Even if mice aren’t visibly eating your eggs, their presence in the coop means their feces and urine are landing on nesting material, eggshells, and surfaces your hens sit on daily. Salmonella can pass through the porous surface of an eggshell, contaminating the interior. This makes rodent control a food safety issue, not just a pest nuisance.
How to Keep Mice Out
Standard chicken wire is not mouse-proof. The openings are large enough for mice to walk right through, and poultry keepers have confirmed watching mice pass through chicken wire while carrying eggs. The fix is replacing chicken wire with 1/2-inch galvanized hardware cloth, ideally 19-gauge. This mesh is small enough to block mice while remaining durable over time. Quarter-inch mesh offers even tighter protection but tends to become brittle with age, so the half-inch option is the better long-term investment.
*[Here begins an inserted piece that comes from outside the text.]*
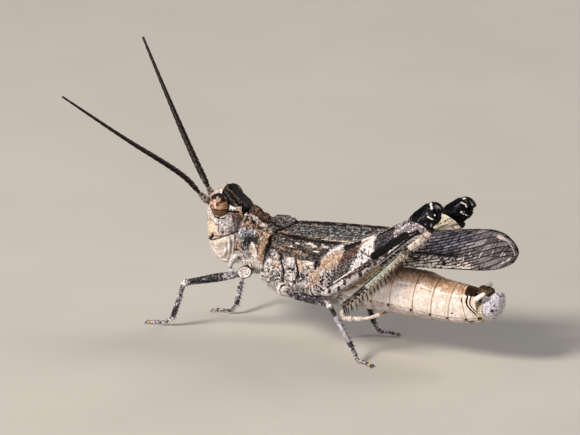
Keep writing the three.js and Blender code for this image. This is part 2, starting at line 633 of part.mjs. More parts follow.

Beyond the mesh, focus on these practical steps:
- Collect eggs frequently. Gathering eggs twice a day, especially before dusk, removes the food source that draws mice in the first place.
- Store feed in sealed containers. Open bags of chicken feed are the primary attractant. Metal bins with tight-fitting lids work best, since mice can chew through plastic.
- Eliminate hiding spots. Clear clutter, woodpiles, and tall vegetation from around the coop. Mice prefer to travel along walls and under cover, so open ground around the coop perimeter discourages them.
- Seal gaps larger than a quarter inch. Mice can squeeze through openings as small as a pencil width. Check where the coop meets the ground, around doors, and at any pipe or wire entry points.
- Use snap traps inside the coop carefully. Place them in enclosed bait stations or along walls where chickens can’t reach them. Avoid poison bait in or near the coop, since chickens may eat poisoned mice or the bait itself.
A mouse problem in a chicken coop rarely involves just one or two animals. Mice reproduce rapidly, and a small population can grow to dozens within a few months if food and shelter are available. Addressing the issue early, before egg losses become noticeable, saves both eggs and the hassle of managing a full-blown infestation.